I think I see what tygxc is now trying to say though.
He's apparently claiming that in 'optimal play' the advantage for either side will never approach 1.0 ...
but he's totally blind to the fact that that's today's engines against today's engines.
Has he yet responded to the fact that today's engines would beat yesteryear's engines?
Has he responded to the argument that engines of the future will be stronger than today's?
He's not looking at 'the big picture'.
And probably isn't going to.
'No cheddar' there for him.
But that's OK.
Its more like 'intellectual tunnel vision' than 'intellectual dishonesty'. 
Its the other guy that's dishonest.
Like claiming he's the only one discussing the forum subject.
Blatant dishonesty.

@12362

"in 'optimal play' the advantage for either side will never approach 1.0" ++ Correct.
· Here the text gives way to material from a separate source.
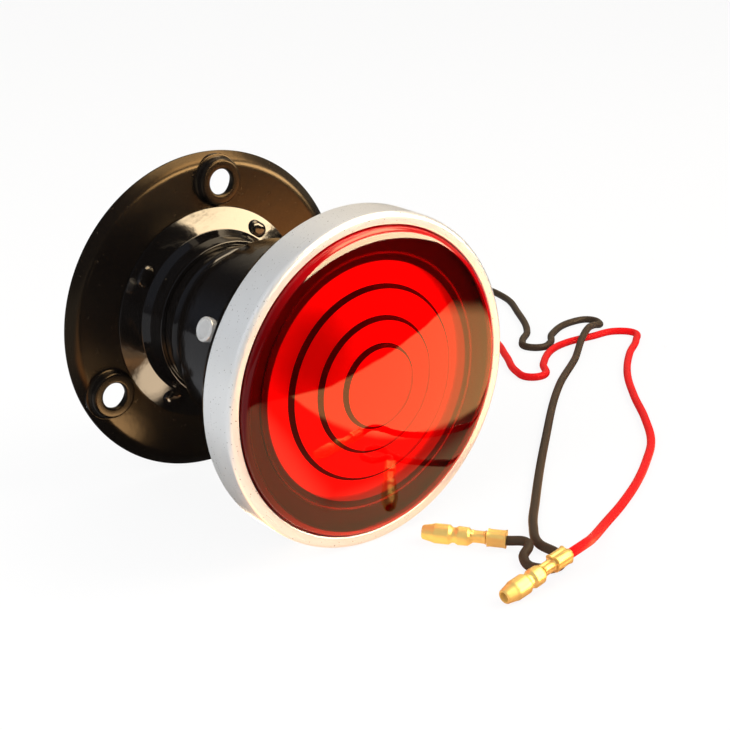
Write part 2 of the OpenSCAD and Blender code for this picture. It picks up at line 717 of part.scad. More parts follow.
// Ring terminal under the strap's cross plate, with its barrel square to the strap
module earth_terminal() {
    low = strap_back_z - terminal_t;
    color("#c8b26a") lying() translate([earth_place[0], earth_place[1], 0]) rotate([0, 0, side_angle]) {
        difference() {
            union() {
                translate([0, 0, low]) cylinder(h = terminal_t, r = terminal_r);
                translate([-lead_r, terminal_r / 2, low])
                    cube([lead_d, terminal_reach - terminal_barrel / 2 - terminal_r, terminal_t]);
            }
            translate([0, 0, low - 1]) cylinder(h = terminal_t + 2, d = screw_d + 2 * slip);
        }
        translate([0, terminal_reach, strap_back_z - lead_r - slip]) rotate([90, 0, 0])
            cylinder(h = terminal_barrel, r = lead_r);
    }
}
module earth_screw() {
    head_z = strap_back_z - terminal_t - screw_head_h;
    color("#a8aab0") lying() translate([earth_place[0], earth_place[1], head_z]) {
        cylinder(h = screw_head_h, d = screw_head_d);
        cylinder(h = screw_head_h + terminal_t + strap_t + 2, d = screw_d);
    }
}

// Leads on the floor
module red_lead() {
    color("#e01414") swept(route(red_exit, red_points, red_end, red_heading), lead_r, 8);
}
module black_lead() {
    color("#3a2e26") swept(route(black_exit, black_points, black_end, black_heading), lead_r, 8);
}
// Brass bullet: crimped barrels over the lead, then a waisted plug with an open tip
module crimp(r, length) {
    linear_extrude(length) {
        circle(r);
        for (side = [-1, 1]) translate([side * r * 0.5, r * 0.55]) circle(r * 0.6);
    }
}
module bullet() {
    bore = bullet_bore_d / 2;
    tip = bullet_tip_d / 2;
    waist = bullet_r - waist_depth;
    swell_end = swell_z + swell_l;
    crimp(sleeve_crimp_r, sleeve_crimp_l);
    translate([0, 0, sleeve_crimp_l - 0.1]) cylinder(h = wire_crimp_z - sleeve_crimp_l + 0.2, r = lead_r);
    translate([0, 0, wire_crimp_z]) crimp(wire_crimp_r, wire_crimp_l);
    rotate_extrude() polygon([
        [0, swell_z], [1.5, swell_z], [swell_r - 0.05, swell_z + 1.1], [swell_r, swell_end],
        [waist, swell_end + 0.8], [waist, swell_end + 1.4], [bullet_r, swell_end + 2.2],
        [bullet_r, bullet_l - 3.2], [bullet_r - 0.25, bullet_l - 2.4], [tip, bullet_l - 0.3],
        [tip - 0.15, bullet_l], [bore, bullet_l], [bore, bullet_l - bore_depth], [0, bullet_l - bore_depth]
    ]);
}
// Turns the bullet's axis from +Z to a heading
module pointed(end, direction) {
    d = unit(direction);
    translate(end) rotate([0, 90 - asin(d[2]), atan2(d[1], d[0])]) rotate([0, 0, 90]) children();
}
module red_bullet() {
    color("#d9a441") pointed(red_end, red_heading) bullet();
}
module black_bullet() {
    color("#d9a441") pointed(black_end, black_heading) bullet();
}

mounting_flange();
collar();
foot_rivets();
bell();
side_rivets();
socket_strap();
socket_shell();
contact_spring();
contact_disc();
contact_button();
bulb_cap();
bulb_pins();
bulb_contact();
bulb_glass();
bulb_stem();
bulb_filament();
reflector();
lens_gasket();
lens();
rim();
grommet();
red_inner_lead();
black_inner_lead();
earth_terminal();
earth_screw();
red_lead();
black_lead();
red_bullet();
black_bullet();
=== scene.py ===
# Round motorcycle tail light: a glossy black spun bell on a three-hole flange, a satin rim, a red pressed
# lens with a stepped back, and two leads that end in brass bullets. It lies on its side on a pale floor.
import math
import bmesh
import bpy
from mathutils import Matrix, Vector


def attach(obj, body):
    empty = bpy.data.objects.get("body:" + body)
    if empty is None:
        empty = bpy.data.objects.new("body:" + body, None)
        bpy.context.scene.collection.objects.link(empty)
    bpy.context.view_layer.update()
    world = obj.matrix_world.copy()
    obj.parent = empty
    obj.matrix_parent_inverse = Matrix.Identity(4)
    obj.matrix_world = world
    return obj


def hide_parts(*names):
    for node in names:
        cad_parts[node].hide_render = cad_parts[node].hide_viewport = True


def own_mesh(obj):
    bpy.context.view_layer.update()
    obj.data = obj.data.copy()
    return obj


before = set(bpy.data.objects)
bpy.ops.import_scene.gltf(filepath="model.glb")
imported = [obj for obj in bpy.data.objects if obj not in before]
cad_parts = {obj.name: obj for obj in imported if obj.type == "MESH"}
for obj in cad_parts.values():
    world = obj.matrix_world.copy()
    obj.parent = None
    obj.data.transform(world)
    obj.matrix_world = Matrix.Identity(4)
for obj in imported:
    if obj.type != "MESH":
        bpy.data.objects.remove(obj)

bl_info = {
    "name": "Bullet Tail Light",
    "version": (1, 0, 0),
    "blender": (4, 5, 0),
    "location": "View3D > Sidebar > Tail Light",
    "description": "Builds a round tail light with its leads, its finishes and a pale studio",
    "category": "Object",
}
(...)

"today's engines would beat yesteryear's engines?"
++ Today's ICCF World Championship Finalists with each 2 engines of 90 million positions per second at average 5 days per move have now reached 0 error, 110 draws out of 110 games.
In previous years there were sparse decisive games, thus some errors.

"engines of the future will be stronger than today's" ++ Yes, engines and humans of the future might reach the same 0 error in a shorter time than average 5 days per move.